> Short exercise
Each line of the listing that contains the word "type" is to be copied.

>> begin Material for the task

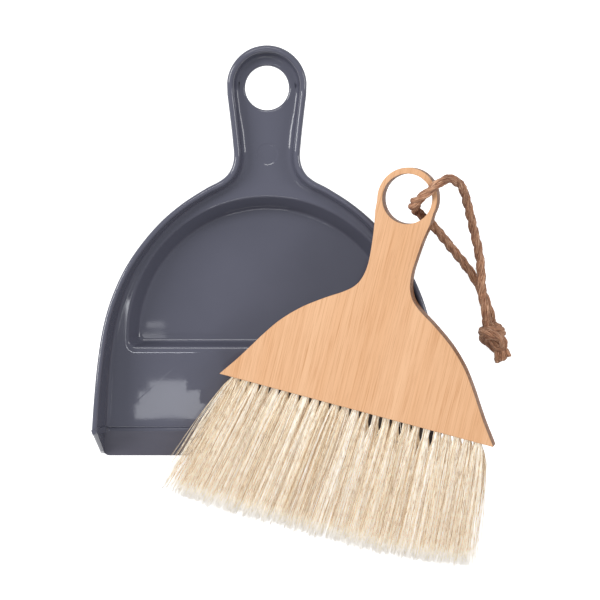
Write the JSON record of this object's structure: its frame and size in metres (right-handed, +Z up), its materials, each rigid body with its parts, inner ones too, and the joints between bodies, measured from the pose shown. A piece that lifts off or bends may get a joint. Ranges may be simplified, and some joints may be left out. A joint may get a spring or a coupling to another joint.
{
  "type": "dustpan and brush",
  "caption": "Plastic dustpan with a sunk dust well, soft front lip and channel handle, and a wooden hand brush with natural bristles and a cord loop, lying across it.",
  "frame": {"origin": "on the surface that the pan stands on, under the middle of the pan's flat base", "axes": "+Z up, +Y from the lip towards the end of the pan's handle, +X to the right when looking along +Y; the pan is symmetric about X = 0"},
  "size_m": [0.2994, 0.3637, 0.0727],
  "materials": {
    "slate_plastic": "smooth glossy moulded plastic, slate grey with a faint violet cast",
    "slate_soft_lip": "matt soft plastic",
    "pale_wood": "pale close-grained wood, clear satin finish",
    "cream_bristle": "cream natural bristle, slightly glossy strands",
    "brown_jute": "three-strand twisted jute, matt and hairy"
  },
  "bodies": {
    "pan": {"dustpan_shell": "slate_plastic", "front_lip": "slate_soft_lip"},
    "brush": {"brush_block": "pale_wood", "tuft_front_01": "cream_bristle", "tuft_front_02": "cream_bristle", "tuft_front_03": "cream_bristle", "tuft_front_04": "cream_bristle", "tuft_front_05": "cream_bristle", "tuft_front_06": "cream_bristle", "tuft_front_07": "cream_bristle", "tuft_front_08": "cream_bristle", "tuft_front_09": "cream_bristle", "tuft_front_10": "cream_bristle", "tuft_front_11": "cream_bristle", "tuft_front_12": "cream_bristle", "tuft_front_13": "cream_bristle", "tuft_front_14": "cream_bristle", "tuft_front_15": "cream_bristle", "tuft_front_16": "cream_bristle", "tuft_front_17": "cream_bristle", "tuft_front_18": "cream_bristle", "tuft_front_19": "cream_bristle", "tuft_front_20": "cream_bristle", "tuft_front_21": "cream_bristle", "tuft_front_22": "cream_bristle", "tuft_front_23": "cream_bristle", "tuft_front_24": "cream_bristle", "tuft_front_25": "cream_bristle", "tuft_back_01": "cream_bristle", "tuft_back_02": "cream_bristle", "tuft_back_03": "cream_bristle", "tuft_back_04": "cream_bristle", "tuft_back_05": "cream_bristle", "tuft_back_06": "cream_bristle", "tuft_back_07": "cream_bristle", "tuft_back_08": "cream_bristle", "tuft_back_09": "cream_bristle", "tuft_back_10": "cream_bristle", "tuft_back_11": "cream_bristle", "tuft_back_12": "cream_bristle", "tuft_back_13": "cream_bristle", "tuft_back_14": "cream_bristle", "tuft_back_15": "cream_bristle", "tuft_back_16": "cream_bristle", "tuft_back_17": "cream_bristle", "tuft_back_18": "cream_bristle", "tuft_back_19": "cream_bristle", "tuft_back_20": "cream_bristle", "tuft_back_21": "cream_bristle", "tuft_back_22": "cream_bristle", "tuft_back_23": "cream_bristle", "tuft_back_24": "cream_bristle", "tuft_back_25": "cream_bristle"},
    "lanyard": {"lanyard_cord": "brown_jute", "lanyard_knot": "brown_jute"}
  },
  "joints": [
    {"name": "brush_lift", "type": "slide", "parent": "pan", "child": "brush", "axis": [0, 0, 1], "range_m": [0, 0.12]},
    {"name": "lanyard_swing", "type": "hinge", "parent": "brush", "child": "lanyard", "pos_m": [0.11463, 0.05522, 0.05504], "axis": [-0.2352, -0.9666, -0.1015], "range_deg": [0, 30]}
  ]
}
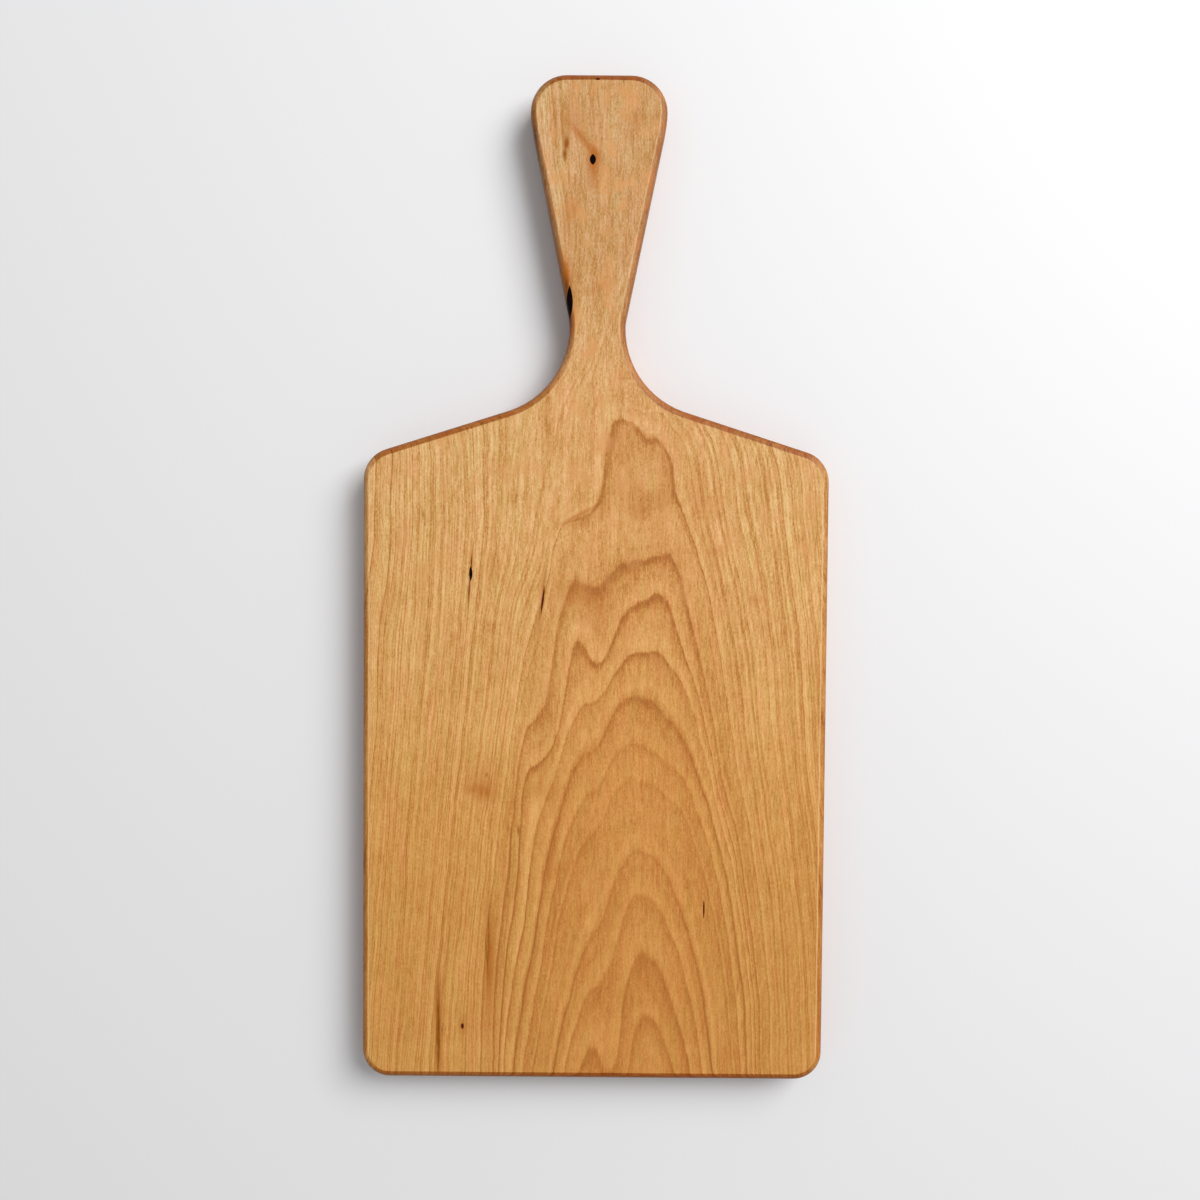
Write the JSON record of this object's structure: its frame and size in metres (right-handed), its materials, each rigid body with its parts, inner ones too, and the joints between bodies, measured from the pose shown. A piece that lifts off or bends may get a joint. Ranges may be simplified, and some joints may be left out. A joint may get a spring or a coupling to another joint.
{
  "type": "paddle charcuterie board",
  "caption": "Flat cherry serving board with square shoulders, a waisted neck and a flared paddle handle, for carrying and serving food.",
  "frame": {"origin": "middle of the board's bounding box, on its underside", "axes": "+Z out of the serving face, +Y from the foot to the end of the handle, +X to the right as the serving face is seen with the handle up"},
  "size_m": [0.2118, 0.4572, 0.019],
  "materials": {
    "cherry": "oiled, satin",
    "black_fill": "gloss",
    "dark_gum": "oiled, satin"
  },
  "bodies": {
    "root": {"cherry_plank": "cherry", "neck_edge_fill": "black_fill", "handle_knot_fill": "black_fill", "blade_check_fill": "black_fill", "handle_end_pin_knot": "dark_gum", "blade_pin_knot": "dark_gum", "left_gum_vein": "dark_gum", "right_gum_vein": "dark_gum"}
  },
  "joints": []
}
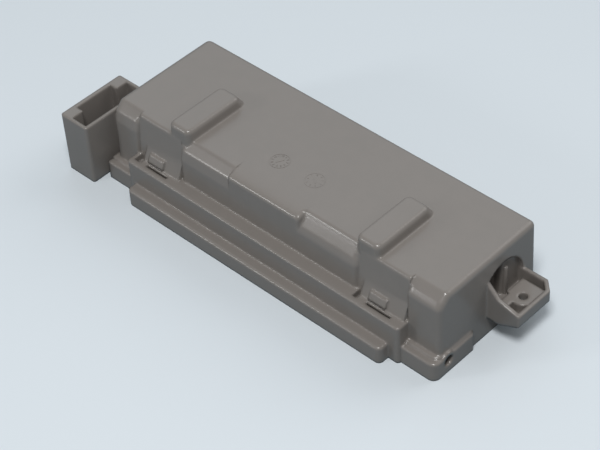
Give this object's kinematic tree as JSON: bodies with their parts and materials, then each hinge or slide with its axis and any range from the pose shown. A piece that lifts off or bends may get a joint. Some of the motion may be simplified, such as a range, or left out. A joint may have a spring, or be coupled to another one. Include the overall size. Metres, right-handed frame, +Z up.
{
  "type": "injection moulded plastic housing",
  "caption": "Hollow moulded electronics cover, open below, with raised pads, a stepped front ledge, catch recesses, a connector shroud at one end and a fixing ear at the other.",
  "frame": {"origin": "centre of the footprint on the plane of the foot rim", "axes": "+X along the body from the connector shroud to the fixing ear, +Y from the ledge front to the plain back, +Z up"},
  "size_m": [0.1974, 0.0644, 0.0407],
  "materials": {
    "housing": "satin warm grey moulded plastic"
  },
  "bodies": {
    "root": {"housing": "housing"}
  },
  "joints": []
}
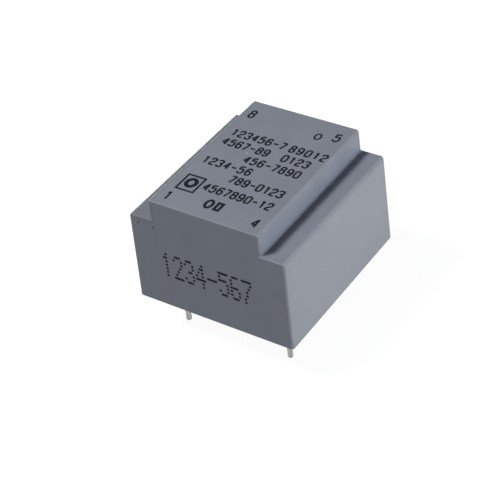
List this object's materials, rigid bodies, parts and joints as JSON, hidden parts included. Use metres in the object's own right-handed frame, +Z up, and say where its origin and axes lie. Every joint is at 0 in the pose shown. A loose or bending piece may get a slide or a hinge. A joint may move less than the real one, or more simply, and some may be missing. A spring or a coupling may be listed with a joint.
{
  "type": "pcb transformer",
  "caption": "Small encapsulated mains transformer for a circuit board: stepped plastic case, potted underside, round solder pins.",
  "frame": {"origin": "centre of the pin grid, in the plane of the case's rim, which seats on the board", "axes": "+X along the pin rows from pin 1 to pin 4, +Y from the primary row to the secondary row, +Z up from the board"},
  "size_m": [0.022, 0.0232, 0.0214],
  "materials": {
    "case": "moulded blue-grey polyester, satin",
    "potting": "cast epoxy, dull",
    "former": "moulded, black",
    "core": "stamped silicon steel sheet",
    "copper": "enamelled copper wire",
    "tape": "polyester film tape",
    "pin": "tinned wire",
    "solder": "tin solder"
  },
  "bodies": {
    "root": {"case": "case", "potting": "potting", "coil_former": "former", "lamination_front_01": "core", "lamination_front_02": "core", "lamination_front_03": "core", "lamination_front_04": "core", "lamination_front_05": "core", "lamination_front_06": "core", "lamination_front_07": "core", "lamination_front_08": "core", "lamination_front_09": "core", "lamination_front_10": "core", "lamination_front_11": "core", "lamination_front_12": "core", "lamination_rear_01": "core", "lamination_rear_02": "core", "lamination_rear_03": "core", "lamination_rear_04": "core", "lamination_rear_05": "core", "lamination_rear_06": "core", "lamination_rear_07": "core", "lamination_rear_08": "core", "lamination_rear_09": "core", "lamination_rear_10": "core", "lamination_rear_11": "core", "lamination_rear_12": "core", "primary_winding": "copper", "secondary_winding": "copper", "primary_tape": "tape", "secondary_tape": "tape", "pin_1": "pin", "solder_1": "solder", "lead_1": "copper", "pin_4": "pin", "solder_4": "solder", "lead_4": "copper", "pin_6": "pin", "solder_6": "solder", "lead_6": "copper", "pin_7": "pin", "solder_7": "solder", "lead_7": "copper"}
  },
  "joints": []
}
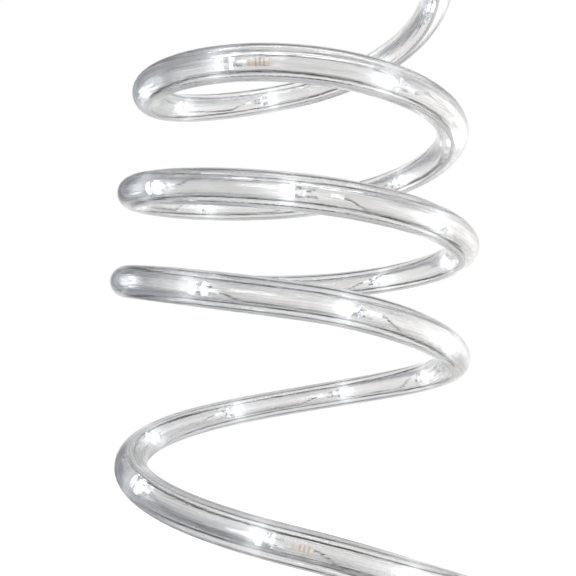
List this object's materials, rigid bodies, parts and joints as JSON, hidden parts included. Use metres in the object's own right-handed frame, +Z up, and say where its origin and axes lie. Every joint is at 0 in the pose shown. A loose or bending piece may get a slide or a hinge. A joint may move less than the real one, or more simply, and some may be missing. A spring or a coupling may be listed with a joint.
{
  "type": "led rope light",
  "caption": "Clear round LED rope light standing as a loose coil: clear tube with bullet LEDs along its bore, two bus wires and capped ends.",
  "frame": {"origin": "on the floor, at the middle of the coil's outline seen from above", "axes": "+Z up along the coil's axis, +Y away from the side that the picture was taken from, +X to the right in it"},
  "size_m": [0.1227, 0.123, 0.2341],
  "materials": {
    "clear_pvc": "clear flexible PVC, glossy, faint extrusion lines",
    "cap_pvc": "clear moulded PVC",
    "tinned_copper": "tinned stranded copper, dull grey",
    "led_lens": "clear epoxy lens, lit cool white"
  },
  "bodies": {
    "root": {"jacket": "clear_pvc", "bus_wire_upper": "tinned_copper", "bus_wire_lower": "tinned_copper", "end_cap_top": "cap_pvc", "end_cap_bottom": "cap_pvc", "led_01": "led_lens", "led_02": "led_lens", "led_03": "led_lens", "led_04": "led_lens", "led_05": "led_lens", "led_06": "led_lens", "led_07": "led_lens", "led_08": "led_lens", "led_09": "led_lens", "led_10": "led_lens", "led_11": "led_lens", "led_12": "led_lens", "led_13": "led_lens", "led_14": "led_lens", "led_15": "led_lens", "led_16": "led_lens", "led_17": "led_lens", "led_18": "led_lens", "led_19": "led_lens", "led_20": "led_lens", "led_21": "led_lens", "led_22": "led_lens", "led_23": "led_lens", "led_24": "led_lens", "led_25": "led_lens", "led_26": "led_lens", "led_27": "led_lens", "led_28": "led_lens", "led_29": "led_lens", "led_30": "led_lens", "led_31": "led_lens", "led_32": "led_lens", "led_33": "led_lens", "led_34": "led_lens", "led_35": "led_lens", "led_36": "led_lens", "led_37": "led_lens", "led_38": "led_lens", "led_39": "led_lens", "led_40": "led_lens", "led_41": "led_lens", "led_42": "led_lens", "led_43": "led_lens", "led_44": "led_lens", "led_45": "led_lens", "led_46": "led_lens", "led_47": "led_lens", "led_48": "led_lens"}
  },
  "joints": []
}
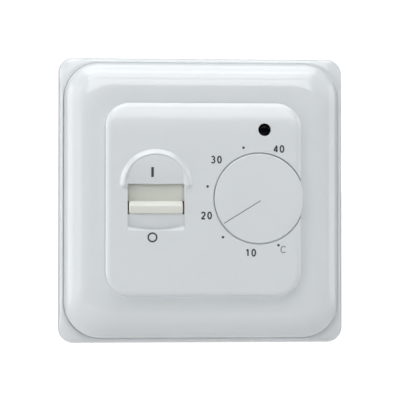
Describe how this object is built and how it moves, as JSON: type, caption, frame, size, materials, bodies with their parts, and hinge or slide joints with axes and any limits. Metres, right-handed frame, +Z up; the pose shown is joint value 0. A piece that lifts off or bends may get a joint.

>> end Material for the task

> Result for this task
  "type": "dustpan and brush",
    {"name": "brush_lift", "type": "slide", "parent": "pan", "child": "brush", "axis": [0, 0, 1], "range_m": [0, 0.12]},
    {"name": "lanyard_swing", "type": "hinge", "parent": "brush", "child": "lanyard", "pos_m": [0.11463, 0.05522, 0.05504], "axis": [-0.2352, -0.9666, -0.1015], "range_deg": [0, 30]}
  "type": "paddle charcuterie board",
  "type": "injection moulded plastic housing",
  "type": "pcb transformer",
  "type": "led rope light",
Describe how this object is built and how it moves, as JSON: type, caption, frame, size, materials, bodies with their parts, and hinge or slide joints with axes and any limits. Metres, right-handed frame, +Z up; the pose shown is joint value 0. A piece that lifts off or bends may get a joint.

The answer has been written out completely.